After a few years of transformation and visible and measurable progress in Lean manufacturing, I asked the manager of a company about their progress. “We are just at the beginning,” was their confident answer. Even Toyota, who is seen as the gold standard in Lean manufacturing, claims that they are just getting started.
You can push it, or as I prefer to say – pull it – but you cannot rush it.
The other factor with time is how much time do you allow your people to work on Lean.
How much time do you allow employees to be trained and go on training courses?
How much time does management allow for meeting with the employees on Lean manufacturing? These can be management meetings, KAIZEN meetings or regular morning meetings.
How much time do we allow employees to work on designing KANBAN storage, going through all steps of Five-S (5S), or implement any other of the tools in the extensive Lean toolbox?
It needs time and resources to sustain any progress. 

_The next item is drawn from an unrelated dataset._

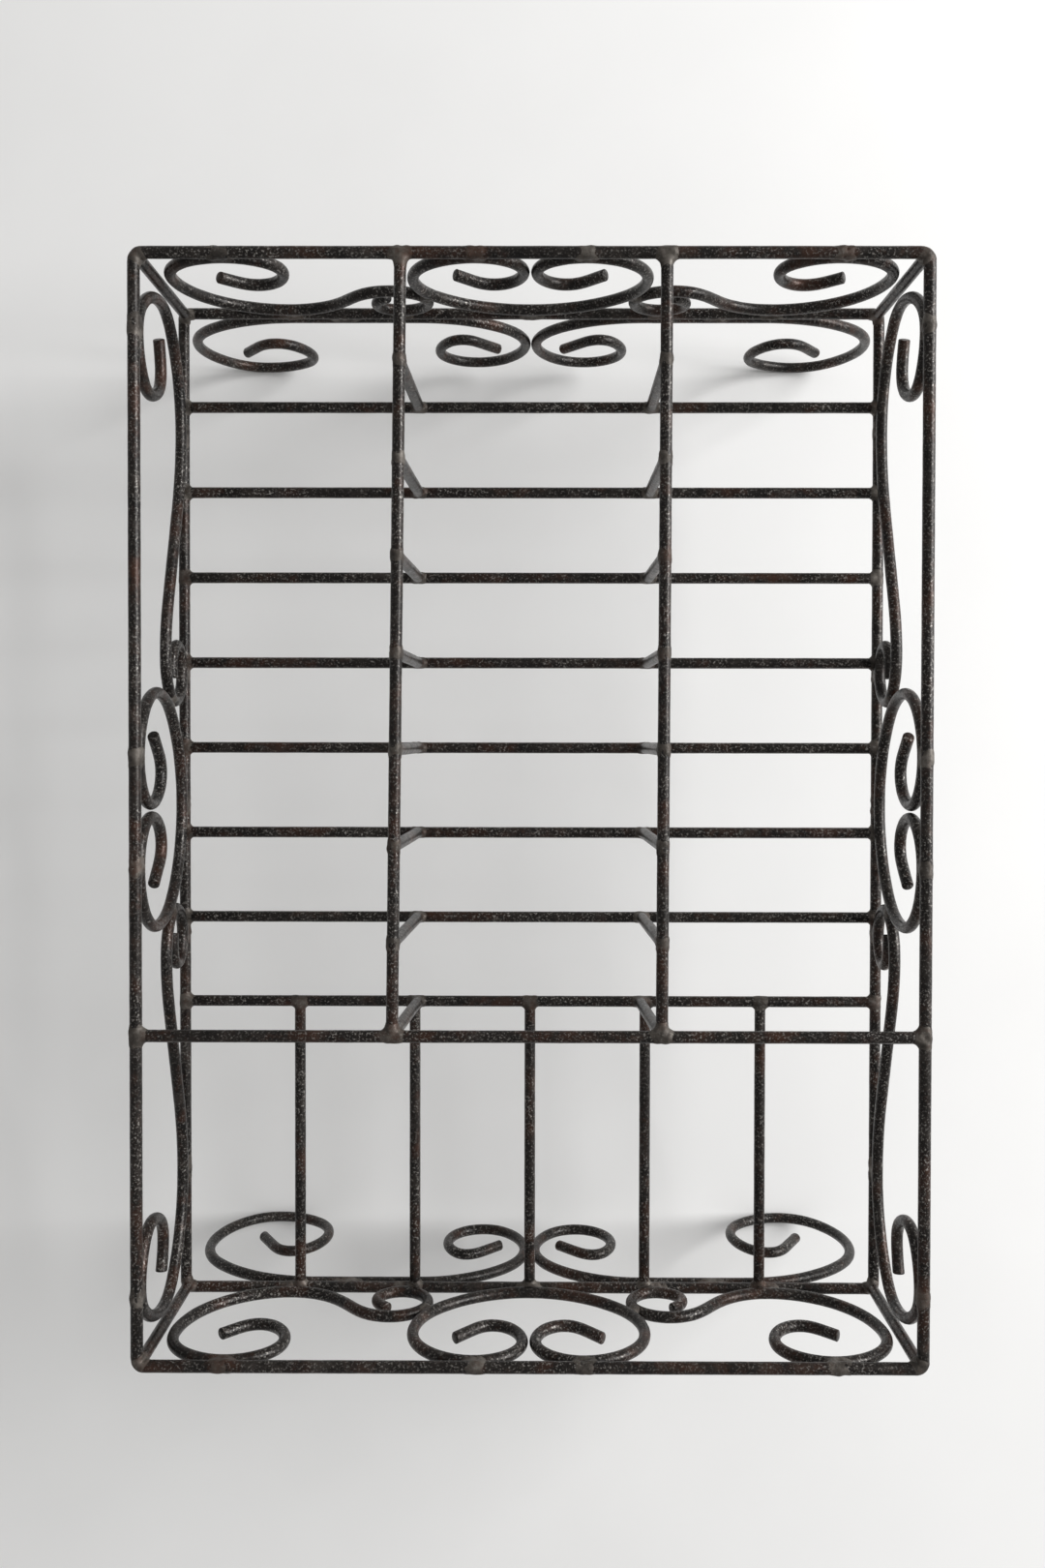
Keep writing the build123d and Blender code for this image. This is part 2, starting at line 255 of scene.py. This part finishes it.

Two out of three is not too bad, or is it?
There are probably other factors, but just bear with me and look at these as the main three. What happens if you do not align all three of them.

1. Leadership + time, but no knowledge
This is not uncommon in larger companies. There is management commitment right at the top, and there are directives to allow for time for implementation. However, the employees have not been trained and they do not have the knowledge of what to d
The result can be summarized in: Everybody participates, but no one knows what is going on!

2. Knowledge + time, but no leadership
This is chaos! Implementation takes place at different locations in the company. The different initiatives are arguing on the right interpretation of what should be implemented and when. Everyone is doing their own impression on what is right.

3. Knowledge + leadership, but no time
Most companies are trimming their staffing levels to the bare minimum. Everybody already has a full-time job in fulfilling their current job requirements. So, when starting on your Lean journey and not allowing time to do the work, what will you get?
Something has to give! If it is not a priority and insufficient, or no time, is allocated - you will fail. With no time allowance you push and get the project started, but it will not be sustainable and will fizzle out. Management will see no progress, will call more emergency meetings, will repeat the restart under shear management pressure and will die again in a short while. If it is not prioritized and not given resources an implementation cannot be sustained.

Alignment is the key
To minimize frustration and missed opportunities due to failed and delayed implementation, alignment of all three key factors is required.
You do not have to be excellent in all three elements, but none of them can be omitted or neglected completely.
If you follow a good roadmap and understand the basics, it is not difficult to start your Lean journey.
Lean manufacturing remains an effective strategy for optimizing operations and delivering value to customers. Implementing Lean is not a one-time project, but a continuous journey. By addressing the key challenges and maintaining alignment among knowledge, leadership, and time allocation, companies can unlock the full potential of Lean and achieve lasting improvements in efficiency, quality, and customer satisfaction, and minimize possible stalls and setbacks.
And if you are stuck, pull over and ask for directions.